_Your objective_.
Copy out the line that contains "(BOX_WIDTH, BOX_DEPTH, BOX_HEIGHT))", the line that contains "obj.parent = None", and every line between them, exactly, and nothing else.

※

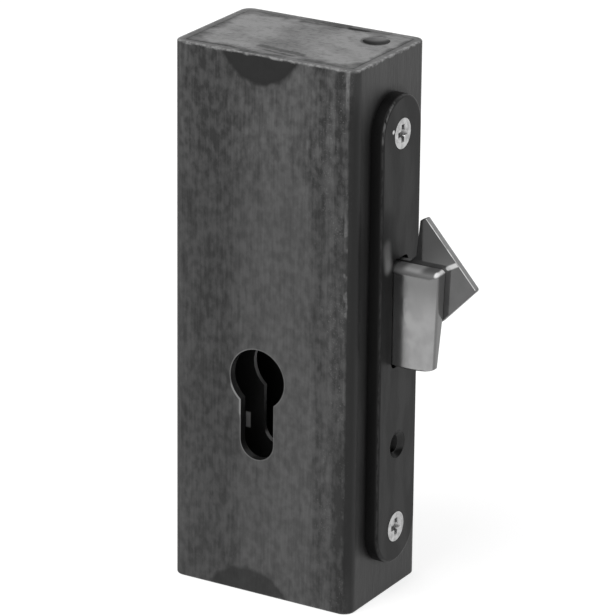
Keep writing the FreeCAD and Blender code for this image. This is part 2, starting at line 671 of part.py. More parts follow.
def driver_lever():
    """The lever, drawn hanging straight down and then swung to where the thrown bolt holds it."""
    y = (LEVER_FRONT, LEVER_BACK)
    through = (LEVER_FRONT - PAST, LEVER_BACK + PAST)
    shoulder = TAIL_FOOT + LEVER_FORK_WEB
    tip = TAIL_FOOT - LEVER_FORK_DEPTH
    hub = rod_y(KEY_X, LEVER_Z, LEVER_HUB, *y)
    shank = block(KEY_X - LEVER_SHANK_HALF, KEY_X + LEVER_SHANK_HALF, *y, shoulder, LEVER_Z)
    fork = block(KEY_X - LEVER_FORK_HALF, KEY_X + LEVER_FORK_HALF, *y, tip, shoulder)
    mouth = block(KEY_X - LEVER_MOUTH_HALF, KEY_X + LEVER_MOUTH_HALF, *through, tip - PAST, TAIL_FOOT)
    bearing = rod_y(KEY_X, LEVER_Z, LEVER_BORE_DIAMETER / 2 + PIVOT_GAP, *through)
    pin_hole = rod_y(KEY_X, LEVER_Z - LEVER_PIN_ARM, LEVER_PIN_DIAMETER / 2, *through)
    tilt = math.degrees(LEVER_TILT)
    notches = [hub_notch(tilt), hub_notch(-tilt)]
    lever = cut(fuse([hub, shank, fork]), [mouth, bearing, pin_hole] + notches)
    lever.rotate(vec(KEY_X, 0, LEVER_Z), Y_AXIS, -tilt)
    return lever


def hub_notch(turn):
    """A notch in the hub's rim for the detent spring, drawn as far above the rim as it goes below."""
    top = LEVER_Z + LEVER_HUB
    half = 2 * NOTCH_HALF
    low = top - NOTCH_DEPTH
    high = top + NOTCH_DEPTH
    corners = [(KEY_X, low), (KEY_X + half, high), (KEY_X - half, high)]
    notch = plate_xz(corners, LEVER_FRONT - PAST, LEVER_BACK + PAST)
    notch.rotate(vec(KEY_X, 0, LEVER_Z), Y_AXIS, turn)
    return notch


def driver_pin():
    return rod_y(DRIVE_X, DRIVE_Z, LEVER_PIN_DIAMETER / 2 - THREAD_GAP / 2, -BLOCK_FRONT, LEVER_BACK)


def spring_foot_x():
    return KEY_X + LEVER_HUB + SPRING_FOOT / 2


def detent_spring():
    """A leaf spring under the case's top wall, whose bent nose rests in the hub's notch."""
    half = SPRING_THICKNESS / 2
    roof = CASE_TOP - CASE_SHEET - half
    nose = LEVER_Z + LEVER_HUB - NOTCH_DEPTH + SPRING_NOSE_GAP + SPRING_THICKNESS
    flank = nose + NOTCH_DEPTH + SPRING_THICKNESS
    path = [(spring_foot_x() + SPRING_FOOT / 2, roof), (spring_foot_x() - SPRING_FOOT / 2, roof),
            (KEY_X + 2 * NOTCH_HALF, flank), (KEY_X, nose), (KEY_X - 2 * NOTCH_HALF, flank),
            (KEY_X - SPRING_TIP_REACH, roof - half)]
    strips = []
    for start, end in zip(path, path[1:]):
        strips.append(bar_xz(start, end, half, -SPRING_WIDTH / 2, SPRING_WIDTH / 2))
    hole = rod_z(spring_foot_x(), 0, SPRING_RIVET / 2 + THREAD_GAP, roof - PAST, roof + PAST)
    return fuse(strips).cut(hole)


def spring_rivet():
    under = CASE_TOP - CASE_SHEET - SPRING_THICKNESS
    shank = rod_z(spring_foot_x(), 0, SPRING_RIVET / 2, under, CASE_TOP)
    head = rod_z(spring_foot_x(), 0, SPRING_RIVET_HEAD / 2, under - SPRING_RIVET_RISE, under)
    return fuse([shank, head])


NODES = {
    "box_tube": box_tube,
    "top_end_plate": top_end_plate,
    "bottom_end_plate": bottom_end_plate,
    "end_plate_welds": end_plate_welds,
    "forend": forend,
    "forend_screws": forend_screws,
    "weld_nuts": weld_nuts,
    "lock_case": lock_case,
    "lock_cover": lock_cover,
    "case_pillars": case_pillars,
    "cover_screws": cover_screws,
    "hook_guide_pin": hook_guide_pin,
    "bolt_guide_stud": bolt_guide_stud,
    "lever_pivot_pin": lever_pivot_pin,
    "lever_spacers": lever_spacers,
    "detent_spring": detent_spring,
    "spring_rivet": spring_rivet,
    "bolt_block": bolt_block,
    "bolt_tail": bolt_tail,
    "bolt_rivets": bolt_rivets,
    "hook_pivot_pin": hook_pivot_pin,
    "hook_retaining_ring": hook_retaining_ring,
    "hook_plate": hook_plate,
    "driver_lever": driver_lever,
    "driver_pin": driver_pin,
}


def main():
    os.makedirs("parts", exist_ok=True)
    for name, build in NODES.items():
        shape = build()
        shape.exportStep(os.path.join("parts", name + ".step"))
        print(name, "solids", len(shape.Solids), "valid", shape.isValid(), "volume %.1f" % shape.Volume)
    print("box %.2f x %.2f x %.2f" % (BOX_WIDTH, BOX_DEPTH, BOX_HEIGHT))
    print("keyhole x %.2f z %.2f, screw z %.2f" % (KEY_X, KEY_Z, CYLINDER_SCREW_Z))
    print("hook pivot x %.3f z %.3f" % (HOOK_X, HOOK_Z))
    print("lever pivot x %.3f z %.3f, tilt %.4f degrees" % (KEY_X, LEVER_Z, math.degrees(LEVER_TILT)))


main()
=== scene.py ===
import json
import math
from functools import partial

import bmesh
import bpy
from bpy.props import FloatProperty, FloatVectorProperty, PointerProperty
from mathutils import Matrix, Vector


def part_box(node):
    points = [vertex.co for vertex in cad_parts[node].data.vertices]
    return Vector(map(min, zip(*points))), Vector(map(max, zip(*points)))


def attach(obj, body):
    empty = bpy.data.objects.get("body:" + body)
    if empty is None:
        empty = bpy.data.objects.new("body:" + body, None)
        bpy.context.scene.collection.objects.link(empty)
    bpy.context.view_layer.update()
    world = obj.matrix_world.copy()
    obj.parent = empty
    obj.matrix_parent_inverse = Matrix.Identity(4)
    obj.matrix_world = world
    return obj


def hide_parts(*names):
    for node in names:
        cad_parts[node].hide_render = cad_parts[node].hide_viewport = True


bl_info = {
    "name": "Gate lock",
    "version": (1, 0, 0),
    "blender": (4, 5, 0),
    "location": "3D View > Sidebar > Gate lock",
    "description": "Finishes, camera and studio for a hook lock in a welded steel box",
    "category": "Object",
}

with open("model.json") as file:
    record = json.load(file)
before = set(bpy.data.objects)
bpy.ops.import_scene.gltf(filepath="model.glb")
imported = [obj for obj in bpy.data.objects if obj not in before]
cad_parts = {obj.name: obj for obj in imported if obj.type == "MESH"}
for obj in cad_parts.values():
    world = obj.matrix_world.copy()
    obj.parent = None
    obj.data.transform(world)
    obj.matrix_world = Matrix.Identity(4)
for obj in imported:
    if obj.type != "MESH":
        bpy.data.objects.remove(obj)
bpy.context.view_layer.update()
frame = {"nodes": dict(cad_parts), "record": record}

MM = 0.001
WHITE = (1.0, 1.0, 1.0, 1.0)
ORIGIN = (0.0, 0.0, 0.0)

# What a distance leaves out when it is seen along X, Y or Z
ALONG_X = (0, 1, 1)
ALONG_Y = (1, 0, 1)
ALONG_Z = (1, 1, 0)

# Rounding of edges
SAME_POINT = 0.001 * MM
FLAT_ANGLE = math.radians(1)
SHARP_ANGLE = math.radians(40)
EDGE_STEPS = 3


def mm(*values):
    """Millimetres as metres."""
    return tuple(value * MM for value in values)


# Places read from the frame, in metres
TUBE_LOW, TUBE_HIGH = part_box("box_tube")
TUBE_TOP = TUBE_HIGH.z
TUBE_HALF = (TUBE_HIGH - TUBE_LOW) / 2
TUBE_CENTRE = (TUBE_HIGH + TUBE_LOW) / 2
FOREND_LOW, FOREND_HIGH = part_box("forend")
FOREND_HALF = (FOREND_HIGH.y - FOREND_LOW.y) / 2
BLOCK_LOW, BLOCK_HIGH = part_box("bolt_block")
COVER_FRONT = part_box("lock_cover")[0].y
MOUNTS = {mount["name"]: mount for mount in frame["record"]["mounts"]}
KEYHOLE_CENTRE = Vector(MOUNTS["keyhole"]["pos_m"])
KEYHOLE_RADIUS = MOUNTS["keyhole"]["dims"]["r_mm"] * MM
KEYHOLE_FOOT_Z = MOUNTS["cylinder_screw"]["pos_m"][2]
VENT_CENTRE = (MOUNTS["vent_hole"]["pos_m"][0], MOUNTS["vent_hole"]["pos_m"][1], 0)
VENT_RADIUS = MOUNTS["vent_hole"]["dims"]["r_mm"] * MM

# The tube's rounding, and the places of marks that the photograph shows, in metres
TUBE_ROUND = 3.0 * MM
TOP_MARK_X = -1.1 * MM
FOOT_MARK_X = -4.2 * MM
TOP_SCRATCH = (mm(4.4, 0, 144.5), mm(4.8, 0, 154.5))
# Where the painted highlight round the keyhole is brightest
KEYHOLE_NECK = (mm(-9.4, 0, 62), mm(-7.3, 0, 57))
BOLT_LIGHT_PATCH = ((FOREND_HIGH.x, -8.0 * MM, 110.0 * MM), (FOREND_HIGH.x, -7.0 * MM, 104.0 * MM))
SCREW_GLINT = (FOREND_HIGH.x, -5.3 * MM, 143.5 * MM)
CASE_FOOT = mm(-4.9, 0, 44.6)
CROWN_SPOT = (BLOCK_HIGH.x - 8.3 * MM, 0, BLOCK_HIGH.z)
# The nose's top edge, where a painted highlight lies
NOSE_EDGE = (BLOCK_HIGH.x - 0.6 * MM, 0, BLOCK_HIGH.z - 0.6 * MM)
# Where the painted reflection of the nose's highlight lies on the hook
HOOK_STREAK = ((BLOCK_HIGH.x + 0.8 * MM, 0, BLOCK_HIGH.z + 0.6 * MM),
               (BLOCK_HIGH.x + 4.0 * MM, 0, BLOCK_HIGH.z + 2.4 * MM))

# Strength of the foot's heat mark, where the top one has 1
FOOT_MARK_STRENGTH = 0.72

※

_Output for this exercise_.
    print("box %.2f x %.2f x %.2f" % (BOX_WIDTH, BOX_DEPTH, BOX_HEIGHT))
    print("keyhole x %.2f z %.2f, screw z %.2f" % (KEY_X, KEY_Z, CYLINDER_SCREW_Z))
    print("hook pivot x %.3f z %.3f" % (HOOK_X, HOOK_Z))
    print("lever pivot x %.3f z %.3f, tilt %.4f degrees" % (KEY_X, LEVER_Z, math.degrees(LEVER_TILT)))


main()
=== scene.py ===
import json
import math
from functools import partial

import bmesh
import bpy
from bpy.props import FloatProperty, FloatVectorProperty, PointerProperty
from mathutils import Matrix, Vector


def part_box(node):
    points = [vertex.co for vertex in cad_parts[node].data.vertices]
    return Vector(map(min, zip(*points))), Vector(map(max, zip(*points)))


def attach(obj, body):
    empty = bpy.data.objects.get("body:" + body)
    if empty is None:
        empty = bpy.data.objects.new("body:" + body, None)
        bpy.context.scene.collection.objects.link(empty)
    bpy.context.view_layer.update()
    world = obj.matrix_world.copy()
    obj.parent = empty
    obj.matrix_parent_inverse = Matrix.Identity(4)
    obj.matrix_world = world
    return obj


def hide_parts(*names):
    for node in names:
        cad_parts[node].hide_render = cad_parts[node].hide_viewport = True


bl_info = {
    "name": "Gate lock",
    "version": (1, 0, 0),
    "blender": (4, 5, 0),
    "location": "3D View > Sidebar > Gate lock",
    "description": "Finishes, camera and studio for a hook lock in a welded steel box",
    "category": "Object",
}

with open("model.json") as file:
    record = json.load(file)
before = set(bpy.data.objects)
bpy.ops.import_scene.gltf(filepath="model.glb")
imported = [obj for obj in bpy.data.objects if obj not in before]
cad_parts = {obj.name: obj for obj in imported if obj.type == "MESH"}
for obj in cad_parts.values():
    world = obj.matrix_world.copy()
    obj.parent = None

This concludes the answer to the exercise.